Amazingly the Misfits 26 point win over the Devils in Round 6 2017 is the third closest game (from a total of four games) between the two clubs from 2015 onwards with Cradle Mountain having a two point win in Round 13, 2015 - 1,297 points to 1,295 and the Misfits winning their 2016 Zac Dawson Cup semi final against CMD by five points. In this weekend's game Misfit Devon Smith scored 27 points more (one point greater than the winning margin) than the player he was traded for - Shaun Grigg whilst the trade also involved the Devils receiving pick 38 in the 2014 PSD draft which was used on defender Zak Jones who has cemented his position in the CMD line-up during 2017. Whilst the Marble Bar Misfits are the proud owners of the Smith-Grigg cup the mid-term battle between the improving Misfits and Devils is which club can win an ORRFA final first.

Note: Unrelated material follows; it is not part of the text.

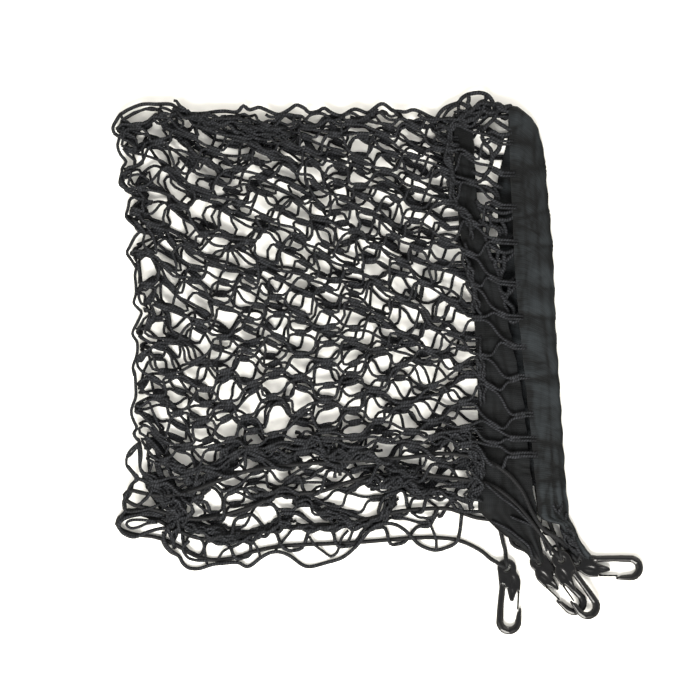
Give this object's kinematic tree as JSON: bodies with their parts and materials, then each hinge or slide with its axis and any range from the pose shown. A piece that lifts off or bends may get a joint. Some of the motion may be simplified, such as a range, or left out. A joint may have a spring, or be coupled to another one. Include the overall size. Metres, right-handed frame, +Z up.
{
  "type": "cargo net",
  "caption": "Elastic envelope cargo net of black knotless mesh with cloth hems and plastic snap hooks, folded once and lying flat.",
  "frame": {"origin": "bottom centre of the net as it lies, on the surface that it rests on", "axes": "+Z up from the surface; +Y towards the fold; +X from the pocket's closed edge towards the hems of its mouth"},
  "size_m": [0.4216, 0.4329, 0.0158],
  "materials": {
    "mesh_yarn": "black knitted polyester cord",
    "hem_cloth": "gathered black woven cloth",
    "elastic_cord": "smooth braided elastic cord",
    "hook_plastic": "glossy moulded black plastic"
  },
  "bodies": {
    "root": {"net": "mesh_yarn", "back_hem": "hem_cloth", "front_hem": "hem_cloth", "side_cord_low": "elastic_cord", "side_cord_high": "elastic_cord", "back_hem_cord_low": "elastic_cord", "back_hem_cord_high": "elastic_cord", "front_hem_cord_low": "elastic_cord", "front_hem_cord_high": "elastic_cord", "hook_1": "hook_plastic", "hook_2": "hook_plastic", "hook_3": "hook_plastic", "hook_4": "hook_plastic"},
    "gate_1": {"gate_1": "hook_plastic"},
    "gate_2": {"gate_2": "hook_plastic"},
    "gate_3": {"gate_3": "hook_plastic"},
    "gate_4": {"gate_4": "hook_plastic"}
  },
  "joints": [
    {"name": "gate_1_swing", "type": "hinge", "parent": "root", "child": "gate_1", "pos_m": [0.1113, -0.1824, 0.0026], "axis": [0, 0, -1], "range_deg": [0, 14], "stiffness_Nm_per_rad": 0.01, "springref_deg": -5.73},
    {"name": "gate_2_swing", "type": "hinge", "parent": "root", "child": "gate_2", "pos_m": [0.13396, -0.17874, 0.0026], "axis": [0, 0, 1], "range_deg": [0, 14], "stiffness_Nm_per_rad": 0.01, "springref_deg": -5.73},
    {"name": "gate_3_swing", "type": "hinge", "parent": "root", "child": "gate_3", "pos_m": [0.147, -0.17726, 0.0082], "axis": [0, 0, 1], "range_deg": [0, 14], "stiffness_Nm_per_rad": 0.01, "springref_deg": -5.73},
    {"name": "gate_4_swing", "type": "hinge", "parent": "root", "child": "gate_4", "pos_m": [0.17645, -0.1691, 0.0026], "axis": [0, 0, 1], "range_deg": [0, 14], "stiffness_Nm_per_rad": 0.01, "springref_deg": -5.73}
  ]
}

Cockies 1333 def Wombats 1028
A tale of two teams heading in polar opposite directions. The Cockies have had the core cattle to play chicken in the middle of the road but lacked depth to keep their head for the whole season. Depth has been added, and then some, so beware the Gariwerd Crackle. On the B side, the Wombat vinyl looks to have been used as coaster at too many parties and the track seems stuck just before the chorus. Under-par is a term bandied about far too often, so to avoid any semblance of political-correctness, I’ll run with…turd-worthy. There are probably other more apt terms, but the Lefties have now patented most of them as we work on fitting them into our new team anthem.
The one shining light in all this marsupial mess is the emergence of Clayton Oliver. If I was Lenny, I’d just focus on his highlight reels for the next four months and work on that cloning serum.
A fairly even team performance from the Cockies in this one with some timely form on show from Wingard and Crouch to push a 1300 score.